I do not need to decide at this stage of the proceedings whether non-compliance with CPR r.6.37(1)(c), or a failure to identify where the Defendants are or are likely to be found, should have been fatal to the Claimant’s application for service out of the jurisdiction. The Order granting that application has been made by the deputy judge, and the Defendants have not sought to set it aside or vary it. They can still do so if they engage with these proceedings.
I am persuaded, for the reasons given above, that the other elements for obtaining a default judgment are satisfied.
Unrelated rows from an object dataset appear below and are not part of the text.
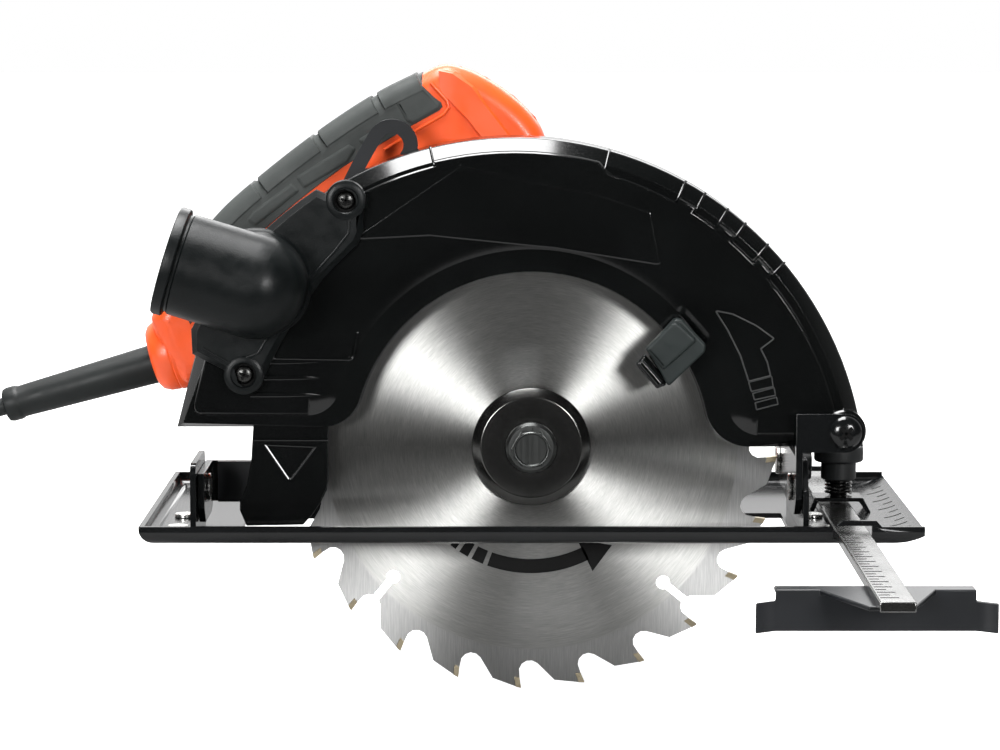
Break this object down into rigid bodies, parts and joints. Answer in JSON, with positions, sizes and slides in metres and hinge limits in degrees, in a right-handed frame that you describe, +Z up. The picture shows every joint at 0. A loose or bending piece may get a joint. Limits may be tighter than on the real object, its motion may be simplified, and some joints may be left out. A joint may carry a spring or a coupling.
{
  "type": "circular saw",
  "caption": "Hand-held circular saw with a retracting lower guard, a slotted depth arc, a tilting sole, a side edge guide and a coiled mains cord.",
  "frame": {"origin": "centre of the underside of the sole", "axes": "+X is the cutting direction, +Y points to the motor's side, +Z is up, away from the work"},
  "size_m": [0.5535, 0.3438, 0.2347],
  "materials": {
    "gloss_enamel": "gloss",
    "guard_black": "gloss",
    "matte_black": "fine grain",
    "orange_plastic": "satin",
    "grip_rubber": "matte",
    "cord_rubber": "matte",
    "brushed_steel": "brushed",
    "dark_steel": "oiled",
    "zinc_steel": "plated",
    "carbide": "ground",
    "copper_wire": "enamelled",
    "brush_brass": "machined",
    "carbon": "sintered",
    "die_cast": "cast",
    "lever_grey": "fine grain"
  },
  "bodies": {
    "base": {"sole_plate": "gloss_enamel", "front_upstand": "gloss_enamel", "rear_upstand": "gloss_enamel", "sole_rivets": "zinc_steel", "clamp_bridge": "gloss_enamel", "bevel_rivets": "zinc_steel"},
    "edge_guide": {"guide_arm": "brushed_steel", "guide_fence": "gloss_enamel"},
    "guide_clamp": {"clamp_screw": "zinc_steel", "clamp_knob": "matte_black"},
    "bevel_frame": {"front_bracket": "gloss_enamel", "rear_bracket": "gloss_enamel", "depth_quadrant": "gloss_enamel", "pivot_screw": "zinc_steel", "pivot_nut": "zinc_steel", "bevel_stud": "zinc_steel", "cord_lead": "cord_rubber", "cord_coil": "cord_rubber", "mains_plug": "cord_rubber"},
    "bevel_lock": {"bevel_knob": "matte_black"},
    "head": {"upper_guard": "guard_black", "gear_housing": "die_cast", "motor_housing": "orange_plastic", "motor_end_cap": "matte_black", "housing_screws": "zinc_steel", "right_handle_shell": "orange_plastic", "left_handle_shell": "orange_plastic", "handle_grip": "grip_rubber", "handle_screws": "zinc_steel", "front_handle": "matte_black", "dust_port": "matte_black", "dust_port_screws": "dark_steel", "cord_sleeve": "cord_rubber", "power_switch": "matte_black", "depth_stud": "zinc_steel", "spindle_bearings": "zinc_steel", "armature_bearings": "zinc_steel", "stator_core": "dark_steel", "field_windings": "copper_wire", "brush_holders": "brush_brass", "carbon_brushes": "carbon", "brush_caps": "matte_black", "guard_spring": "dark_steel"},
    "depth_lock": {"depth_lever": "matte_black"},
    "spindle": {"spindle": "zinc_steel", "drive_gear": "dark_steel", "inner_flange": "dark_steel", "saw_blade": "brushed_steel", "carbide_tips": "carbide", "outer_flange": "dark_steel", "blade_bolt": "zinc_steel"},
    "armature": {"armature_shaft": "zinc_steel", "armature_core": "dark_steel", "commutator": "copper_wire", "cooling_fan": "matte_black"},
    "moving_guard": {"lower_guard": "guard_black", "lever_cap": "lever_grey"},
    "trigger": {"trigger": "matte_black"},
    "lock_button": {"lock_button": "matte_black"},
    "spindle_lock": {"spindle_lock": "matte_black"}
  },
  "joints": [
    {"name": "bevel_tilt", "type": "hinge", "parent": "base", "child": "bevel_frame", "pos_m": [0, -0.0425, 0.0175], "axis": [1, 0, 0], "range_deg": [0, 45]},
    {"name": "depth_swing", "type": "hinge", "parent": "bevel_frame", "child": "head", "pos_m": [0.1162, 0, 0.0406], "axis": [0, 1, 0], "range_deg": [0, 30]},
    {"name": "blade_spin", "type": "hinge", "parent": "head", "child": "spindle", "pos_m": [0, -0.0425, 0.033], "axis": [0, 1, 0], "continuous": true},
    {"name": "armature_spin", "type": "hinge", "parent": "head", "child": "armature", "pos_m": [0.009, 0.05, 0.06162], "axis": [0, 1, 0], "continuous": true},
    {"name": "guard_swing", "type": "hinge", "parent": "head", "child": "moving_guard", "pos_m": [0, -0.0425, 0.033], "axis": [0, 1, 0], "range_deg": [-140, 0], "stiffness_Nm_per_rad": 0.15, "springref_deg": 45.84},
    {"name": "trigger_pull", "type": "hinge", "parent": "head", "child": "trigger", "pos_m": [-0.0226, 0.01, 0.138], "axis": [0, 1, 0], "range_deg": [0, 7], "stiffness_Nm_per_rad": 0.6},
    {"name": "lock_button_press", "type": "slide", "parent": "head", "child": "lock_button", "axis": [0, 1, 0], "range_m": [0, 0.003], "stiffness_N_per_m": 300},
    {"name": "spindle_lock_press", "type": "slide", "parent": "head", "child": "spindle_lock", "axis": [-1, 0, 0], "range_m": [0, 0.006], "stiffness_N_per_m": 300},
    {"name": "depth_lever_turn", "type": "hinge", "parent": "head", "child": "depth_lock", "pos_m": [-0.08221, -0.016, 0.04649], "axis": [0, 1, 0], "range_deg": [-50, 0]},
    {"name": "bevel_knob_turn", "type": "hinge", "parent": "bevel_frame", "child": "bevel_lock", "pos_m": [0.106, 0.01043, 0.02027], "axis": [1, 0, 0], "range_deg": [-180, 0]},
    {"name": "guide_slide", "type": "slide", "parent": "base", "child": "edge_guide", "axis": [0, 1, 0], "range_m": [-0.06, 0.09]},
    {"name": "clamp_turn", "type": "hinge", "parent": "base", "child": "guide_clamp", "pos_m": [0.12, 0, 0.02], "axis": [0, 0, 1], "range_deg": [-360, 0]}
  ],
  "couplings": [
    {"joint": "armature_spin", "follows": "blade_spin", "ratio": -4}
  ]
}
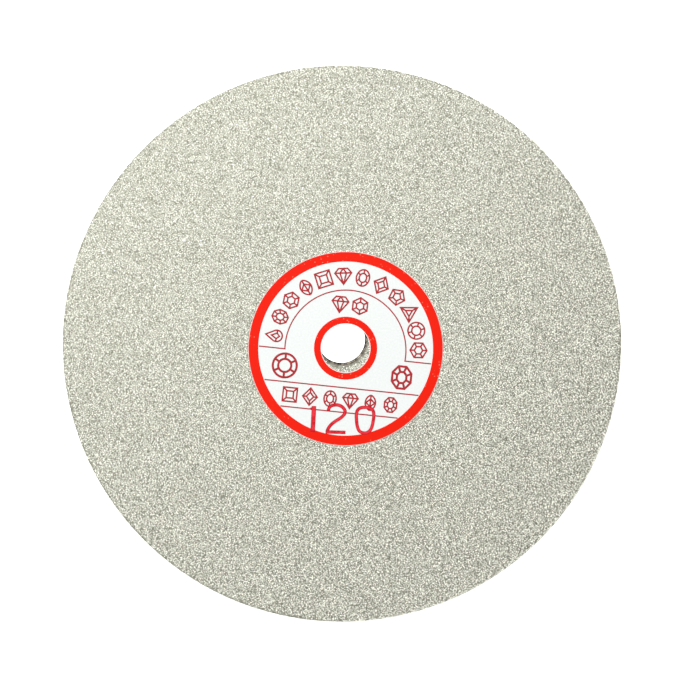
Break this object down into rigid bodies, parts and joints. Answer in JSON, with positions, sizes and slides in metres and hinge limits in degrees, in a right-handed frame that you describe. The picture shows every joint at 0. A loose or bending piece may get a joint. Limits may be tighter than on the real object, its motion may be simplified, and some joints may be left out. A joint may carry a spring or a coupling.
{
  "type": "diamond grinding disc",
  "caption": "Flat steel lap disc plated with a nickel-held layer of diamond grit, with a centre hole and a round paper label, for grinding gems and stones.",
  "frame": {"origin": "on the centre hole's axis, at the steel back face that rests on the machine's platen", "axes": "+Z along the hole's axis, out of the grit face; +Y towards the top of the disc as its label is read, before the label's 6 degree turn; +X to its right"},
  "size_m": [0.15, 0.15, 0.0015],
  "materials": {
    "steel": "ground bare steel, dark and rounded at the hole's edge",
    "nickel_strike": "thin satin nickel plating",
    "nickel_bond": "matt electroplated nickel",
    "diamond_grit": "single layer of 120 grit diamond, cream and olive grey, glinting",
    "adhesive": "pressure sensitive glue film",
    "paper": "white coated label paper",
    "red_ring_ink": "bright orange-red printing ink",
    "red_line_ink": "dark red printing ink",
    "stamp_ink": "thin crimson stamp ink, uneven"
  },
  "bodies": {
    "root": {"steel_core": "steel", "nickel_strike": "nickel_strike", "nickel_bond": "nickel_bond", "diamond_grit": "diamond_grit", "label_adhesive": "adhesive", "label_paper": "paper", "label_border_ring": "red_ring_ink", "label_bore_ring": "red_ring_ink", "label_arc_rule": "red_line_ink", "label_straight_rules": "red_line_ink", "label_arc_marks": "red_line_ink", "label_pair_marks": "red_line_ink", "label_large_marks": "red_line_ink", "label_row_marks": "red_line_ink", "grit_number": "stamp_ink"}
  },
  "joints": []
}
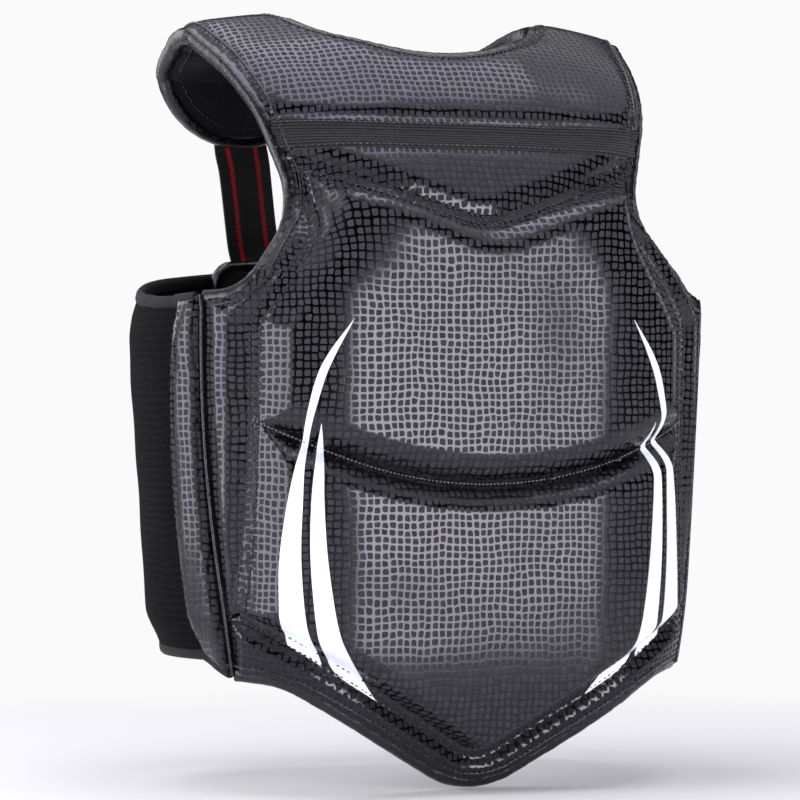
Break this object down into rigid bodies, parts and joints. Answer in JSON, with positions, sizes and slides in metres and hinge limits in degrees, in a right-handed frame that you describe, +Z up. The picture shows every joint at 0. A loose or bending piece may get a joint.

Accordingly, I allow the Claimant’s application and grant default judgment against the Defendants.
Remedy
I grant the application for a final injunction: (i) prohibiting the Defendants from using, publishing, communicating or disclosing the information; and (ii) ordering the Defendants to deliver up and/or delete and/or destroy the information, and to provide a witness statement with a statement of truth explaining their compliance.
The remedy of a final injunction is appropriate in this case, given that (i) default judgment has been granted; (ii) the Defendants have failed to engage with these proceedings and have not complied with the previous Orders; and (iii) there is, in my judgment, a high risk that unless restrained by, and subject to the terms of, a final injunction the Defendants will continue to breach the confidence that they owe to the Claimant.
Order
I also make the Order sought by the Claimant which includes the payment of costs by the Defendants, the opportunity for the Defendants to apply to vary or discharge the order, and for there to be continuing supervision of the Court with respect to access and use of documents prepared for this litigation so as to protect the Claimant’s confidentiality. The latter order is strictly necessary to maintain the effectiveness of the relief that I am granting.